Law and the Multiverse
- Website type: Blog
- Creators: James Daily; Ryan Davidson;
- Website: lawandthemultiverse.com
- Commercial: Yes
- Launched: November 2010
- Current status: Active

= Law and the Multiverse =

Law blog

Law and the Multiverse is a law blog created by attorneys James Daily and Ryan Davidson. The blog takes a tongue-in-cheek look at the world of comic books and analyses the real-world legal implications of the events portrayed therein. The blog focuses primarily on common tropes from the DC and Marvel universes, but occasionally looks at more specific topics, such as the Keene Act from the Watchmen series.

==Format==
Each post is primarily written by either Mr. Daily or Mr. Davidson and occasionally includes commentary from the other author.
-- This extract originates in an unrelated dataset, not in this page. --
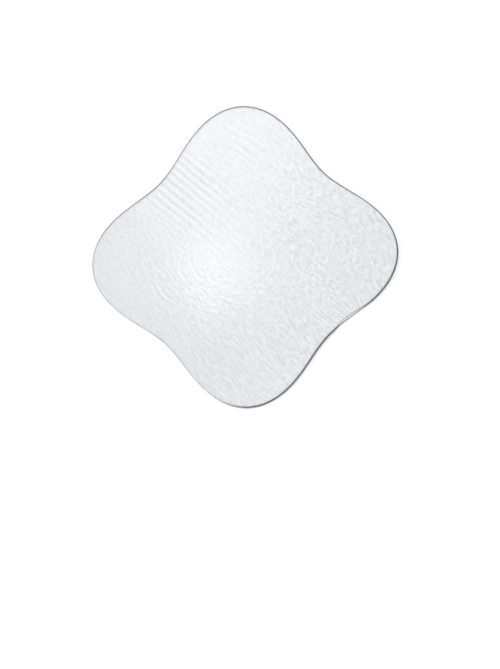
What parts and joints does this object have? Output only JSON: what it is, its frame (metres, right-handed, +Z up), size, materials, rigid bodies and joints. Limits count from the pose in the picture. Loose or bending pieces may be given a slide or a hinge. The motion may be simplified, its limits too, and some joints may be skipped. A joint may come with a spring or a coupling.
{
  "type": "hydrogel breast pad",
  "caption": "Flat four-lobed cooling pad of soft clear gel, with a thin clear film bonded over its outer face.",
  "frame": {"origin": "middle of the skin side, on the surface that the pad lies on", "axes": "+X and +Y through lobe tips, +Z up, out of the film; with +Y up the long wrinkles are at the upper left"},
  "size_m": [0.1, 0.1, 0.0024],
  "materials": {
    "clear_gel": "soft, wet and nearly clear, faintly blue",
    "clear_film": "clear, finely crinkled, with a satin shine"
  },
  "bodies": {
    "root": {"hydrogel_sheet": "clear_gel", "backing_film": "clear_film"}
  },
  "joints": []
}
The posts are written in a traditional dry style in order to mimic the feeling of law journals and serious legal blogs. The authors state that their purpose is to simultaneously address situations humorously familiar to comic book fans and interesting legal situations with the goal of entertaining their readership while educating their fans about the process of law and legal thought.

==Recognition==
Law and the Multiverse has been featured in print publications such as the New York Times and The Journal Gazette as well as on popular websites such as The Volokh Conspiracy, Boing Boing and Slashdot. As of December 2010 the site receives over 20,000 visits per day.